6. В том же забавном 1570 году чуть южнее маршрута ветхозаветной телеги на месте исчезнувшего народного заступника Стефана Воеводы объявляется новый молдавский монарх — «господарь». И как его зовут? Никогда не догадаетесь! «Иван Лютый»! Поезжайте на Украину, плюньте через левое плечо, и вы обязательно попадете в человека, отказавшегося ради желто-голубых побуждений от любых намеков на чуждое языкознание. Этот прозелит «риднойи мовы» сразу скажет вам, как звали на вновь обретенном языке москальского царя Ивана Грозного. У него получится что-то типа «Ыван Люты». Забавно, не правда ли?

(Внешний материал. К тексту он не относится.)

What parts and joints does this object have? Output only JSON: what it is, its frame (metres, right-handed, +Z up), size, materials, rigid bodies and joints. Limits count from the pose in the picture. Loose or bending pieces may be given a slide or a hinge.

7. Ну, Иван Лютый, был, конечно, не жилец в молдавско-украинских краях. Его предают в 1571 году, и он то ли благополучно гибнет при невыясненных обстоятельствах, то ли бежит в Трансильванские Карпаты. Что их всех туда тянет?
8. А что в это время наш лютый Ваня поделывает? А его в Москве тоже не видать с мая 1571 года, когда крымский хан сжигает Москву, добиваясь почти миллионных жертв среди погорельцев. Грозный откуда-то переписывается с ханом, соглашаясь отдать ему города Поволжья с малейшим намеком на исламизм. Неплохие, между прочим, города: Астрахань, Казань, Рязань. А что, бери, нам теперь не жалко...

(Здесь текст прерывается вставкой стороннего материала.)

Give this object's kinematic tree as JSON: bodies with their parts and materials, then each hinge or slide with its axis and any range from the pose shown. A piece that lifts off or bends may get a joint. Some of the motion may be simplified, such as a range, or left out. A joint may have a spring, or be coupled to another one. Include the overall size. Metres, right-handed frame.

9. И, наконец, последнее дело. По линии ОБЭП или Счетной Палаты. Когда через 25 лет после Грозного поляки берут Москву, начинается переучет царских и митрополичьих сокровищниц. Ну, что у митрополита все разворовано, это ладно. Рога единороговые кому-то понадобились, это пустяк. Но и в царских кладовых объемы награбленного в Новгороде, Пскове, Смоленске, Ливонии и др. и пр. решительно не сходятся с наличностью. То есть, отсутствуют вовсе. Поляки недоумевают, но не долго. Их высаживают из Кремля, быстро расследуют оккупационные безобразия, списывают на посполитых все покражи и казнят для порядку кое-кого из своих. Куда же гроши подевались? Впрочем, на Руси это вопрос риторический. То есть, смешной.